(Problem description) Look through the data below. Pick out the lines holding the string "model".

(Data for this task)
——

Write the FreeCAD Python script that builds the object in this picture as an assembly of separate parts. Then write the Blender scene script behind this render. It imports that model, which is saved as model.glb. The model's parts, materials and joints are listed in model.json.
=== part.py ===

——

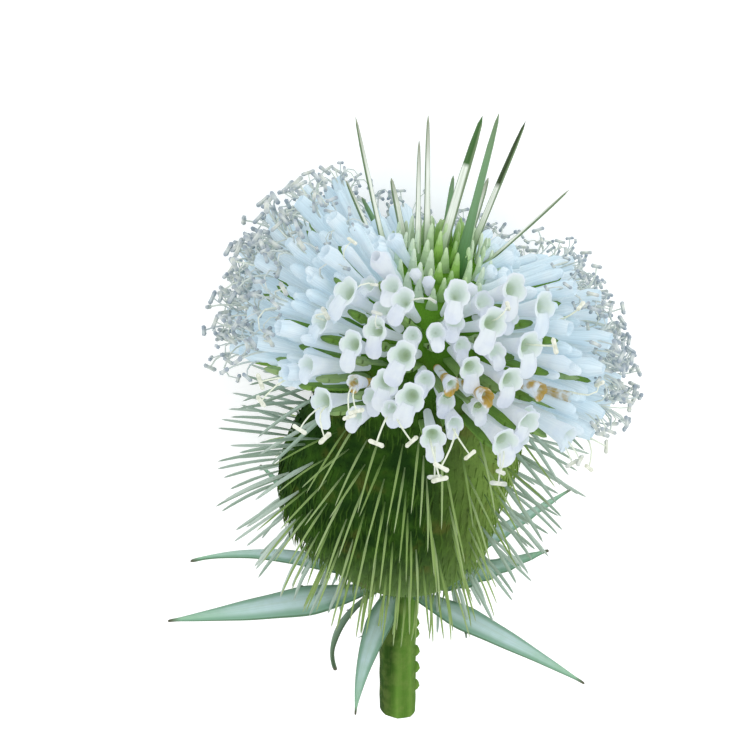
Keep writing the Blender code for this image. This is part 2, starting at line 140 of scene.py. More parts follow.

——

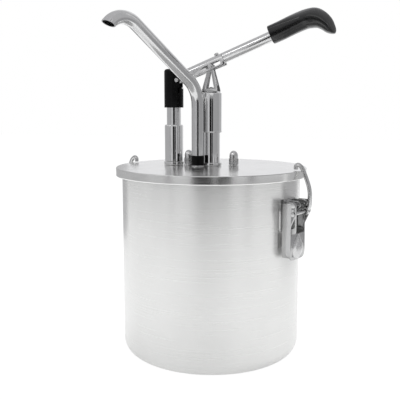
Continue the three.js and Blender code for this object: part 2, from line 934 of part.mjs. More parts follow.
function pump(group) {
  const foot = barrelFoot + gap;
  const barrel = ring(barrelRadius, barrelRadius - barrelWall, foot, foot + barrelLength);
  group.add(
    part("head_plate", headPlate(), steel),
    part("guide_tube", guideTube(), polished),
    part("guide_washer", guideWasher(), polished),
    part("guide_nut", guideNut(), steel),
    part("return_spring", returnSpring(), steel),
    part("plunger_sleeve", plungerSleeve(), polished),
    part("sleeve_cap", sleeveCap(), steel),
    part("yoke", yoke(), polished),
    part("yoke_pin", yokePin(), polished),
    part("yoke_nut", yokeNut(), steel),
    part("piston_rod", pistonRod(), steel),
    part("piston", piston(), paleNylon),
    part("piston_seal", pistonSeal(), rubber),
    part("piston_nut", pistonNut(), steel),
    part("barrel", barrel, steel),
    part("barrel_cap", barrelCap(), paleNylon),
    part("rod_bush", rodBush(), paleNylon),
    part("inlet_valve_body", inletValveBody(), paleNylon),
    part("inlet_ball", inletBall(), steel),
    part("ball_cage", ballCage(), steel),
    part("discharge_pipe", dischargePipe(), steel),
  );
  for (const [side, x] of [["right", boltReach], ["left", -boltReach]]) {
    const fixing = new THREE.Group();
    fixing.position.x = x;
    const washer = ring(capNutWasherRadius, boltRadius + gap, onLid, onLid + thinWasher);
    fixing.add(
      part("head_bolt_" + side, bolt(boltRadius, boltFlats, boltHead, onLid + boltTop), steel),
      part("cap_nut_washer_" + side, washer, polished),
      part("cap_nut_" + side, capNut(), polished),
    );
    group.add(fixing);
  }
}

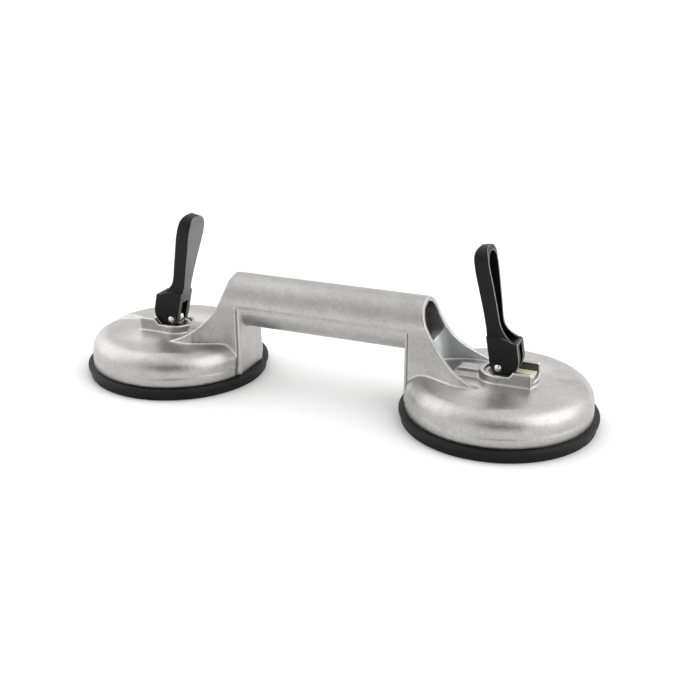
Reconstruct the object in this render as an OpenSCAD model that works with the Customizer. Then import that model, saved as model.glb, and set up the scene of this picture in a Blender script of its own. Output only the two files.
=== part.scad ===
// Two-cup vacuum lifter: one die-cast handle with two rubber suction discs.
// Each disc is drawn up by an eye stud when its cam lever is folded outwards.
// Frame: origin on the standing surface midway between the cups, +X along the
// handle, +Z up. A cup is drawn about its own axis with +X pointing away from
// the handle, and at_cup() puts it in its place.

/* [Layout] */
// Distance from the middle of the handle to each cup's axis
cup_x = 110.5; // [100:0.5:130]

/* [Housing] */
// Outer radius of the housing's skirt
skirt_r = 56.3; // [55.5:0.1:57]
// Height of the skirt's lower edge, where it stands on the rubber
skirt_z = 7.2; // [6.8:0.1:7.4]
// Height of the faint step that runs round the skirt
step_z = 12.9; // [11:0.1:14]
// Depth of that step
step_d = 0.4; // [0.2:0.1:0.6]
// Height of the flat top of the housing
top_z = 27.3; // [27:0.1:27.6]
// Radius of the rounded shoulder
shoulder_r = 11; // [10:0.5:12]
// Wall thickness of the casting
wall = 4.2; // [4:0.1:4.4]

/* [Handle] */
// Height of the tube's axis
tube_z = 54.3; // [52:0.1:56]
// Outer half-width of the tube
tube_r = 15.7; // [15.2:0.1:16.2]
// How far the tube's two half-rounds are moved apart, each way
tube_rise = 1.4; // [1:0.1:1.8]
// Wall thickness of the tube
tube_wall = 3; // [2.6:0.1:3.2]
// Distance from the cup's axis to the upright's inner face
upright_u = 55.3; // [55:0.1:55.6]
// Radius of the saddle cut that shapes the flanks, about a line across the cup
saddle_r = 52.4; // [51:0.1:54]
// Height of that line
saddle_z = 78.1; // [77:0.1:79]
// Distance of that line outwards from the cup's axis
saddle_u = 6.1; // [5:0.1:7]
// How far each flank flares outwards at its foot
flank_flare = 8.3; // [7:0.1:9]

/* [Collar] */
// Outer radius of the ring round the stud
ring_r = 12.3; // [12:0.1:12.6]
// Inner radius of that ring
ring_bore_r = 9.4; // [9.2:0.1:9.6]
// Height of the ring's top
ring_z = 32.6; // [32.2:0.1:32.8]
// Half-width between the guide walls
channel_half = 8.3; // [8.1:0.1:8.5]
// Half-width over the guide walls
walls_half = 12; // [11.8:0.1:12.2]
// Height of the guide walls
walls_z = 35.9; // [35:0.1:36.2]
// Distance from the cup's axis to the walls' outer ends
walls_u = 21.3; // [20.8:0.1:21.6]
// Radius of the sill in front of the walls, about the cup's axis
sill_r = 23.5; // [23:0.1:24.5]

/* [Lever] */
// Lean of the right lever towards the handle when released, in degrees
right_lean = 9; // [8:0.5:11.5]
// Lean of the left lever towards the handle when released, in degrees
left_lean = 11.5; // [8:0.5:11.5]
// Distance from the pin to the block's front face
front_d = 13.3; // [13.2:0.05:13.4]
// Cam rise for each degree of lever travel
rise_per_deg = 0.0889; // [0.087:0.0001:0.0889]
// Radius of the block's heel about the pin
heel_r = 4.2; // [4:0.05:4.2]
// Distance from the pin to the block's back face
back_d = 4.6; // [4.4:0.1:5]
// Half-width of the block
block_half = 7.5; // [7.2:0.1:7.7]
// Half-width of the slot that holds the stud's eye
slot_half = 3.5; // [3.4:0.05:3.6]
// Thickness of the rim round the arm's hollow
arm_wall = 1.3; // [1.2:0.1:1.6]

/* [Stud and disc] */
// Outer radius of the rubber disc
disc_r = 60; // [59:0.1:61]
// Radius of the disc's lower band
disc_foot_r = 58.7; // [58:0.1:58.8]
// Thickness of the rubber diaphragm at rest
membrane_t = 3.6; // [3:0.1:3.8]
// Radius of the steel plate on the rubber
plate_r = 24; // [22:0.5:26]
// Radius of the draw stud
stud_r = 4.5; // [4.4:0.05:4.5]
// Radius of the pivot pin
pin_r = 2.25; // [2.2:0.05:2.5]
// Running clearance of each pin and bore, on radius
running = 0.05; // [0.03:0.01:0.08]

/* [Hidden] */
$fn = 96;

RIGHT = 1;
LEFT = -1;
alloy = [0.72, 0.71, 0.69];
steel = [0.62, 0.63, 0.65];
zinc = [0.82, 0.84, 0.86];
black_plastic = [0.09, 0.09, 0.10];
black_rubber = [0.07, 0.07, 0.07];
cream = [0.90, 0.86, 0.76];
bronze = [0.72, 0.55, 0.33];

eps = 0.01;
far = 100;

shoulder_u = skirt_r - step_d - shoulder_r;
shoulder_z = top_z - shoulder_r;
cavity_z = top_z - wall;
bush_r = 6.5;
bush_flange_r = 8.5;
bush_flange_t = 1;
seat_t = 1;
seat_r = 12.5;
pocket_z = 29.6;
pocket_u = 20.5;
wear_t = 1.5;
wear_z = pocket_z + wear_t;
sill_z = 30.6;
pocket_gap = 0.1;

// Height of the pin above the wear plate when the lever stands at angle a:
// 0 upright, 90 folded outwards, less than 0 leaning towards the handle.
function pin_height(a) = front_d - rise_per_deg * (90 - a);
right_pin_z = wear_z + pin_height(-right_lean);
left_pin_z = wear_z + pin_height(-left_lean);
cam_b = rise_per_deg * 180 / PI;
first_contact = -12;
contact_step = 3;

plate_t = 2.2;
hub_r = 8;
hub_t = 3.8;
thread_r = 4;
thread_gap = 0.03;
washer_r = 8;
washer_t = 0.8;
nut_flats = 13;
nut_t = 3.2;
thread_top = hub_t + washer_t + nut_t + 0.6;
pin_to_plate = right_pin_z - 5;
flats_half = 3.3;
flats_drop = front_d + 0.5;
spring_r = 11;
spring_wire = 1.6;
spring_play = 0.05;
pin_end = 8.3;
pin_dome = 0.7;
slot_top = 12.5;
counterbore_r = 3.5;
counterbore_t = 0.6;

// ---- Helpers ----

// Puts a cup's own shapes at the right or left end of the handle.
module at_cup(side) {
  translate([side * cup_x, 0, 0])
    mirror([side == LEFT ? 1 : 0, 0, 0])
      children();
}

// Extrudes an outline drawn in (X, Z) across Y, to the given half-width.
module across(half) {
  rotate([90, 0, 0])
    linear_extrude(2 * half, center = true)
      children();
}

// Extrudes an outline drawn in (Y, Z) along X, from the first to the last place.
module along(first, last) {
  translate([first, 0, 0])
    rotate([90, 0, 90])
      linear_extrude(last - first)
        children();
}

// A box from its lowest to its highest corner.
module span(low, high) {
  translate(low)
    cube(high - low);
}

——

(Final result)
Write the FreeCAD Python script that builds the object in this picture as an assembly of separate parts. Then write the Blender scene script behind this render. It imports that model, which is saved as model.glb. The model's parts, materials and joints are listed in model.json.
Reconstruct the object in this render as an OpenSCAD model that works with the Customizer. Then import that model, saved as model.glb, and set up the scene of this picture in a Blender script of its own. Output only the two files.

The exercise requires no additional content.